■ DESCRIPTION OF THE TASK ■
Quote precisely the final stretch of the listing: start at the line containing "Continue the three.js" and stop after the last line.

Source records

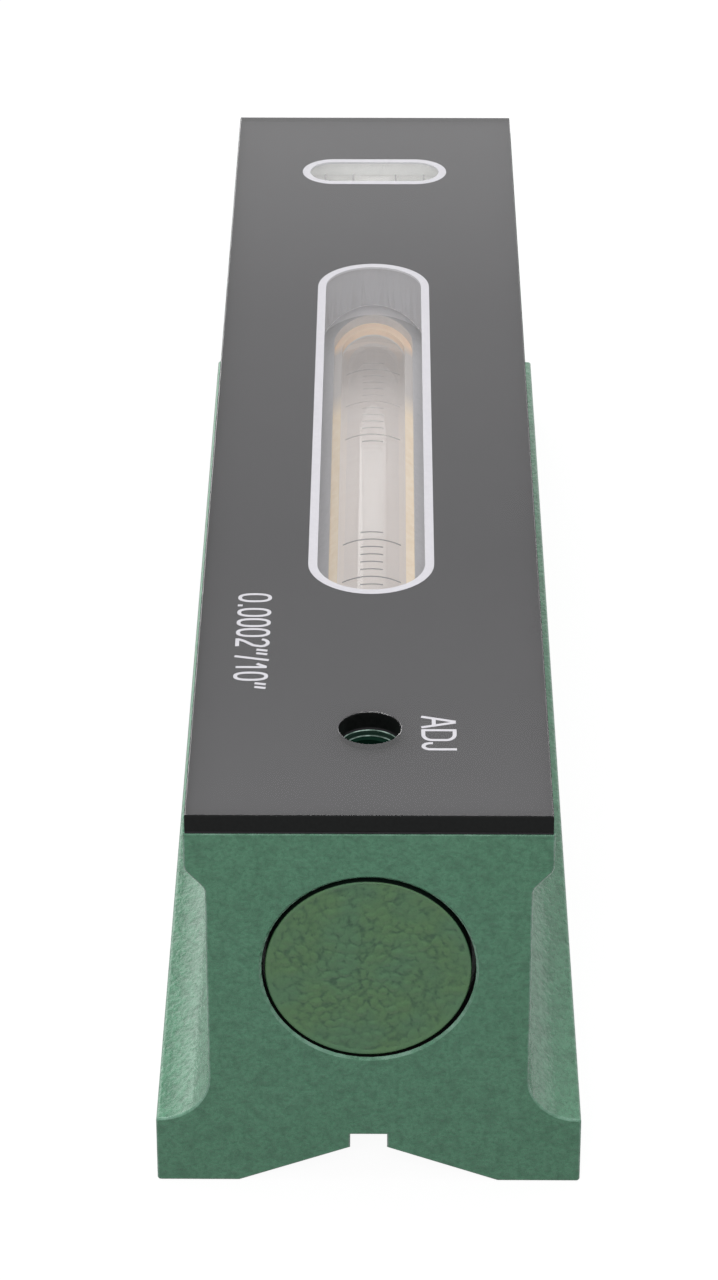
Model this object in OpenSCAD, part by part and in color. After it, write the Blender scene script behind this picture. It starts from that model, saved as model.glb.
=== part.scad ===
// Precision bar level with an adjustable main vial and a cross vial.
// The base rests on z = 0, the length runs along y and the adjusting end is at -y.

/* [Body] */
// Length of the level
level_length = 200; // [194:2:240]
// Width across the base flange
base_width = 48.4; // [46:0.2:54]
// Width of the head that carries the cover plate
head_width = 40.8; // [40:0.2:44]
// Width of the waist between flange and head
waist_width = 36.2; // [34:0.2:38]
// Height of the casting without its cover plate
body_height = 46.8; // [46.4:0.2:49]
// Height of the flange's side
flange_height = 8.6; // [7:0.2:10]
// Height of the head's straight side
head_side = 4.8; // [4:0.1:6]
// Height of the slope under the head
head_slope = 2.5; // [2:0.1:4]
// Rounding where the slope meets the head's side and the waist
slope_radius = 1.4; // [0.6:0.1:1.6]
// Rounding of the flange's outer edges
edge_radius = 0.4; // [0.2:0.1:0.8]

/* [V base] */
// Width of the V groove at the base
groove_width = 29.6; // [24:0.2:32]
// Angle between the flanks of the V groove
groove_angle = 140; // [130:1:150]
// Width of the relief slot at the top of the V groove
relief_width = 4.2; // [4.2:0.1:6]
// Depth of the relief slot above the flanks
relief_depth = 1.8; // [1:0.1:2.4]

/* [Main bore] */
// Diameter of the bore that holds the vial tube
bore_diameter = 24; // [23.4:0.2:25]
// Thickness of the roof over the bore
roof_thickness = 5.8; // [5.2:0.2:6.4]
// Bevel at the bore's two mouths
bore_bevel = 0.3; // [0.2:0.1:0.5]

/* [Cover plate] */
// Thickness of the clear cover plate
plate_thickness = 2; // [1.5:0.1:3]
// Thickness of the printed film under the plate
mask_thickness = 0.3; // [0.2:0.1:0.5]
// Step between the head's side and the plate's side
plate_inset = 0.2; // [0.1:0.1:0.6]
// Length of the main window over its white outline
main_window_length = 96; // [84:1:98]
// Width of the main window over its white outline
main_window_width = 15.3; // [14:0.1:16.5]
// Length of the cross window over its white outline, across the level
cross_window_length = 21; // [18:0.5:24]
// Width of the cross window over its white outline, along the level
cross_window_width = 9.2; // [8:0.1:10]
// Distance from the rear end to the middle of the cross window
cross_window_inset = 19.2; // [18:0.2:22]
// Width of the white outlines
outline_width = 1.1; // [0.7:0.1:1.5]
// Diameter of the plate's hole above the adjusting screw
access_diameter = 7; // [6.8:0.1:8]

/* [Vial tube] */
// Outer diameter of the slotted tube
tube_diameter = 20.5; // [20:0.1:20.8]
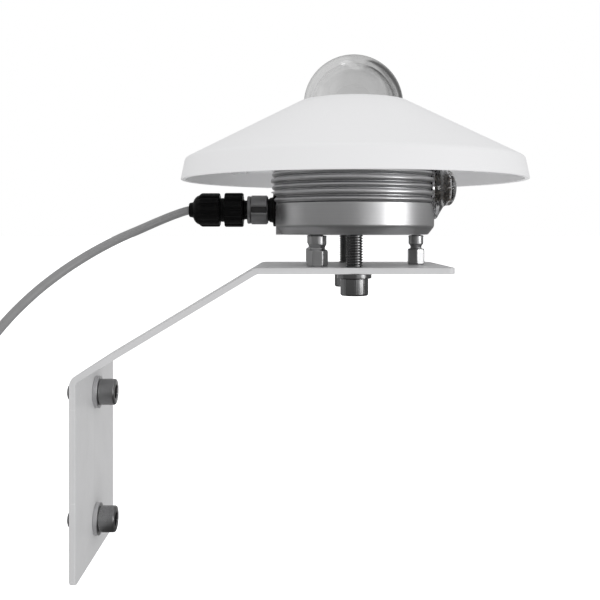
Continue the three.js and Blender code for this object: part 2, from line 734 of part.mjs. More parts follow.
// ---- cable: out of the gland, over in a low arch, down beside the plate to its tied coil ----
const GLAND_Z = BODY_BASE + PORT_HEIGHT;
const cableRoute = [
  [63, 0, GLAND_Z],
  [56, 0, GLAND_Z],
  [50, 0, 123.4],
  [43, -2.2, 121.1],
  [36, -6, 118],
  [27.7, -13, 113.8],
  [19.8, -21, 109.7],
  [12.3, -29.5, 105.1],
  [5.2, -38, 100],
  [-2, -45.5, 94.2],
  [-11, -51.5, 86.2],
  [-21, -57.4, 75.3],
  [-29.5, -60.2, 64],
  [-36.2, -60, 52.5],
  [-41, -57.5, 40.5],
  [-44.1, -53.5, 29],
  [-45.3, -49.2, 18.1],
  [-45.4, -45.3, 8.8],
  [-45.4, -41.6, -0.5],
];
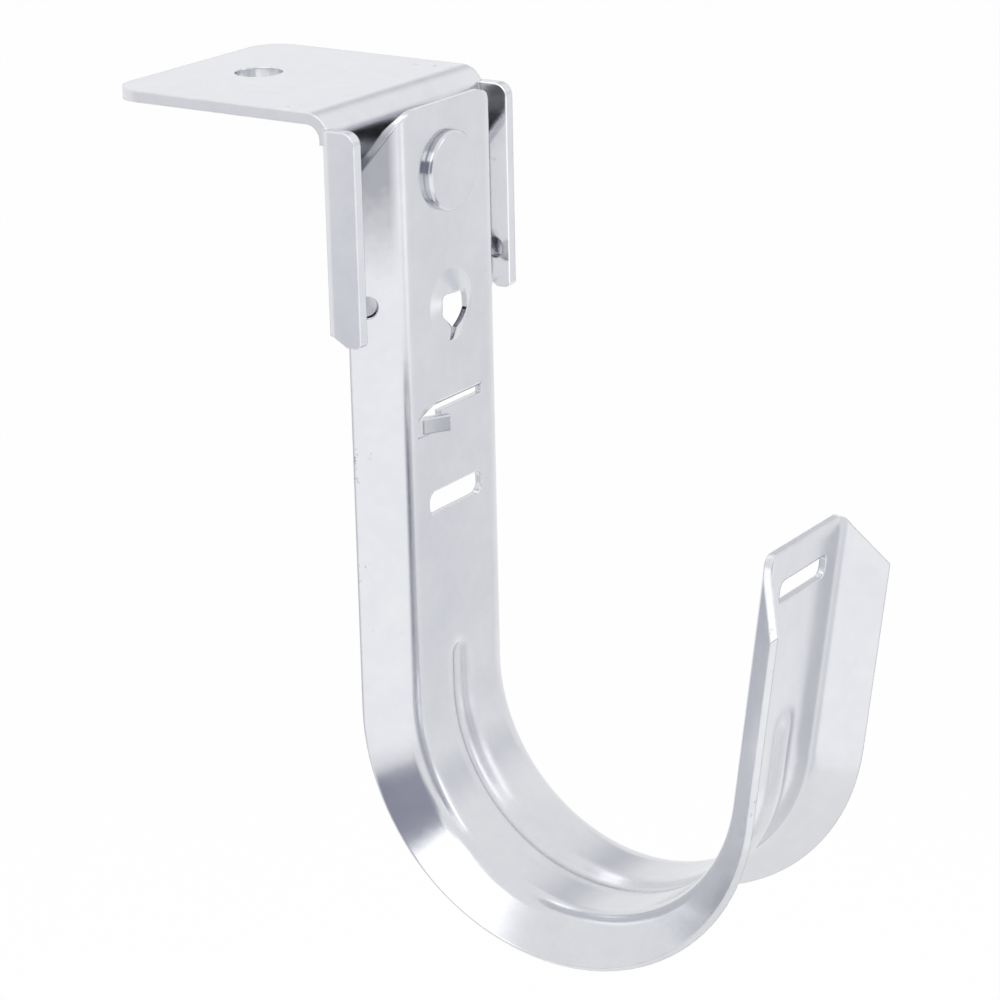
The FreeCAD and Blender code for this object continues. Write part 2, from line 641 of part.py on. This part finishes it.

■ OUTPUT FOR THIS EXERCISE ■
Continue the three.js and Blender code for this object: part 2, from line 734 of part.mjs. More parts follow.
// ---- cable: out of the gland, over in a low arch, down beside the plate to its tied coil ----
const GLAND_Z = BODY_BASE + PORT_HEIGHT;
const cableRoute = [
  [63, 0, GLAND_Z],
  [56, 0, GLAND_Z],
  [50, 0, 123.4],
  [43, -2.2, 121.1],
  [36, -6, 118],
  [27.7, -13, 113.8],
  [19.8, -21, 109.7],
  [12.3, -29.5, 105.1],
  [5.2, -38, 100],
  [-2, -45.5, 94.2],
  [-11, -51.5, 86.2],
  [-21, -57.4, 75.3],
  [-29.5, -60.2, 64],
  [-36.2, -60, 52.5],
  [-41, -57.5, 40.5],
  [-44.1, -53.5, 29],
  [-45.3, -49.2, 18.1],
  [-45.4, -45.3, 8.8],
  [-45.4, -41.6, -0.5],
];
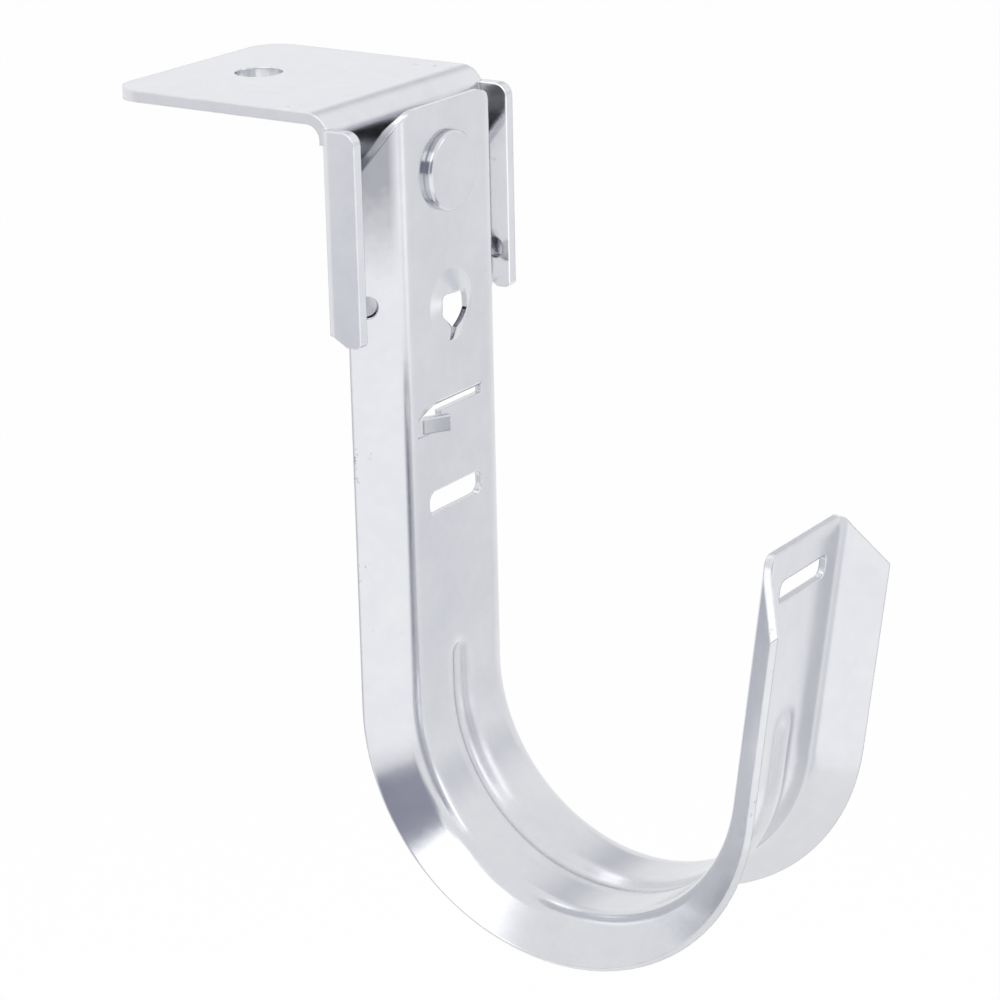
The FreeCAD and Blender code for this object continues. Write part 2, from line 641 of part.py on. This part finishes it.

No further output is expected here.